The rail fence pillow is also stitch in the ditch with a decorative stitch. Two of them, actually. On the rails I used the same varigated thread and vine looking stitch. On the outside I used a red embroidery thread and a denser decorative stitch. 

I am sorry the pics aren't better. I am working on that!


----------



## Dandish (Feb 8, 2007)

Very lovely stuff! I really like the decorative stitching for the quilting - I know it takes time compared to "regular" quilting too, but it sure looks nice. That shade of red in those last 3 pillows is gorgeous. Nice job all around!


----------



## prairiegirl (Nov 2, 2004)

Just perfect! I love the colors and patterns you used. 
You did a beautiful job and really showcase the stitching.

They would look great in my home. Makes me want to get sewing.


----------



## Tinker (Apr 5, 2004)

Beautiful job!
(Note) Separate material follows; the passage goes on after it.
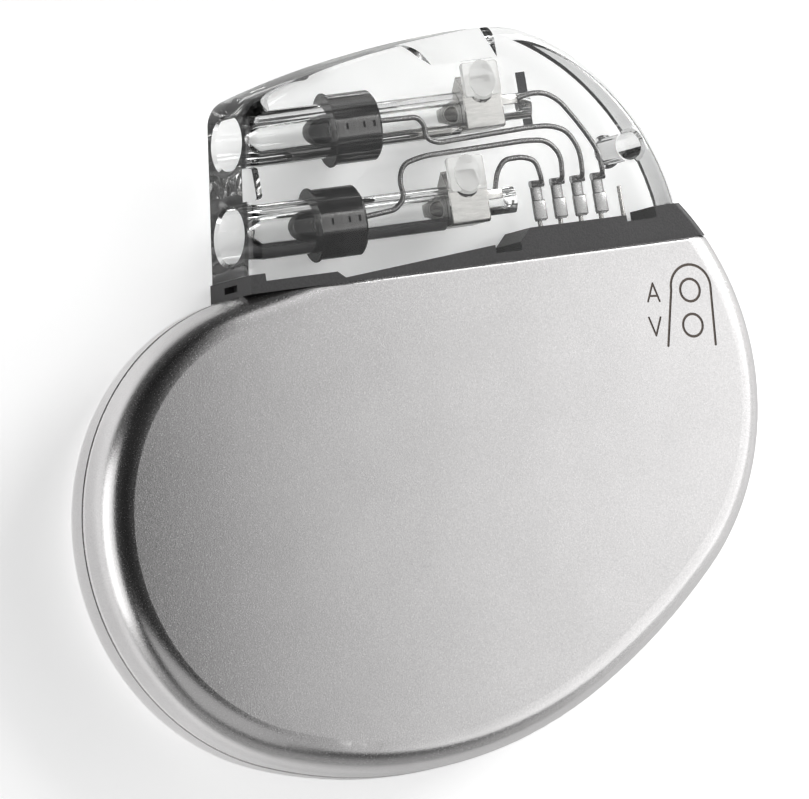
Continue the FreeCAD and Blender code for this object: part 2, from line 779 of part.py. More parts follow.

I especailly love the blue & green pillow, and all the decorative quilting on that one.


----------



## bopeep (Apr 2, 2007)

I Love ALL of THEM........:thumb:
bopeep


----------



## nduetime (Dec 15, 2005)

absolutely gorgeous!


----------



## CJ (May 10, 2002)

These are all wonderful! I love to see decorative stitching on a project!


----------



## MacaReenie (Mar 1, 2008)

Lovely!! Those red ones are the ones I would steal in a heartbeat! lolol


----------